In other words, they often work better as tools, not foundations.

If your entire portfolio depends on a manager staying right year after year, you’re outsourcing too much responsibility.


Core vs. Satellite Thinking (Without the Buzzwords)

Think of portfolio construction like architecture.

You want a structure that can stand without constant supervision.

Passive ETFs are load-bearing beams.
Active ETFs are adjustable components.

Use both if you want—but don’t confuse the roles.

Most long-term problems come from mixing those roles without realizing it.


Cost Is Structural, Not Cosmetic

Expense ratios look small.

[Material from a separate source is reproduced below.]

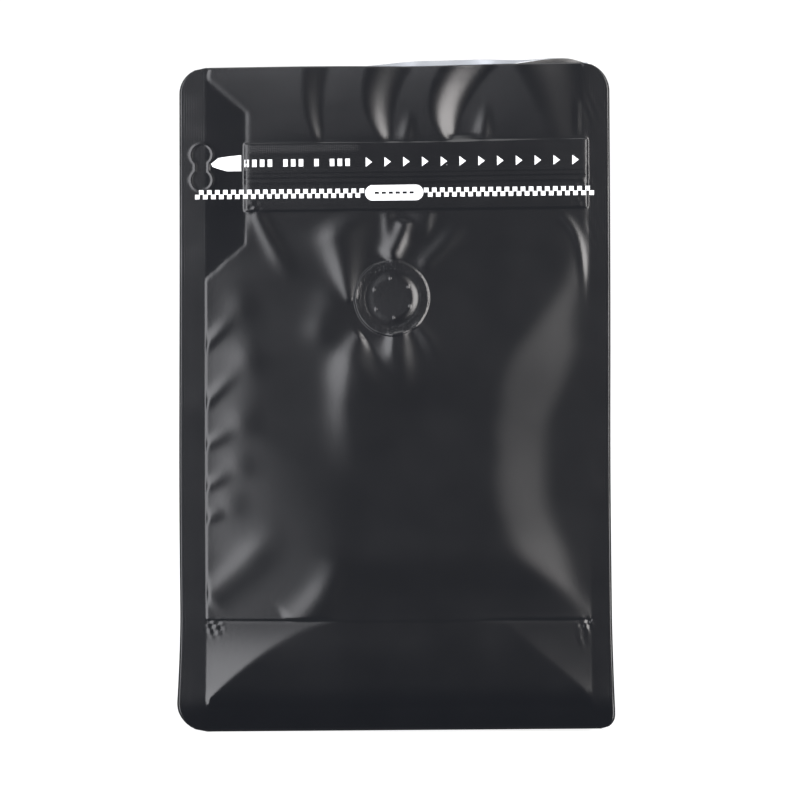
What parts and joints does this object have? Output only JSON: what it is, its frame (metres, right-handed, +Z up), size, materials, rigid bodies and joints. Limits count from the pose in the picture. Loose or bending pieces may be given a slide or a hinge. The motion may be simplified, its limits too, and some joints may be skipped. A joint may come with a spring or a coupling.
{
  "type": "flat-bottom coffee bag",
  "caption": "Empty matte black stand-up film pouch with flat bottom, folded side gussets, open mouth, tear band with press-to-close strip, and one-way degassing valve.",
  "frame": {"origin": "middle of the bag's bounding box at the floor, under the skirt", "axes": "+Z up from the bottom to the mouth, the printed front with the valve faces -Y, +X to the right seen from the front"},
  "size_m": [0.13, 0.0628, 0.2],
  "materials": {
    "film": "matte",
    "valve": "satin",
    "closure_strip": "satin"
  },
  "bodies": {
    "root": {"pouch": "film", "valve": "valve", "closure_strip": "closure_strip"}
  },
  "joints": []
}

They don’t feel dangerous.

But costs are one of the few variables you know in advance.

Passive ETFs tend to win here by design.
Active ETFs have improved, but they’re still more expensive on average.

Over decades, that difference isn’t trivial. It’s structural drag.

You don’t notice it in year one.
You feel it in year twenty.


The Behavioral Edge No One Talks About

Here’s the part that doesn’t show up in fact sheets.

Passive ETFs are boring enough to hold.

That’s a feature.

They don’t tempt you to check performance every week. They don’t encourage constant comparison. They don’t make you feel clever—or stupid.

They let time do its thing.

Active ETFs, by contrast, invite judgment. And judgment invites action. And action is where most long-term returns go to die.


Structure Is the Strategy

If there’s one takeaway here, it’s this:

Structure determines behavior.
Behavior determines outcomes.

Performance is just the surface.

When you choose between active and passive ETFs, you’re not just choosing a return profile. You’re choosing:

  • How predictable your portfolio is

  • How much decision risk you’re taking

  • How likely you are to stay invested

Those things don’t show up on charts—but they decide everything.


Final Thought

Markets will do what they do.
Managers will have good years and bad ones.
Trends will come and go.

Structure is what stays when everything else changes.

Understand that first. The rest gets a lot easier.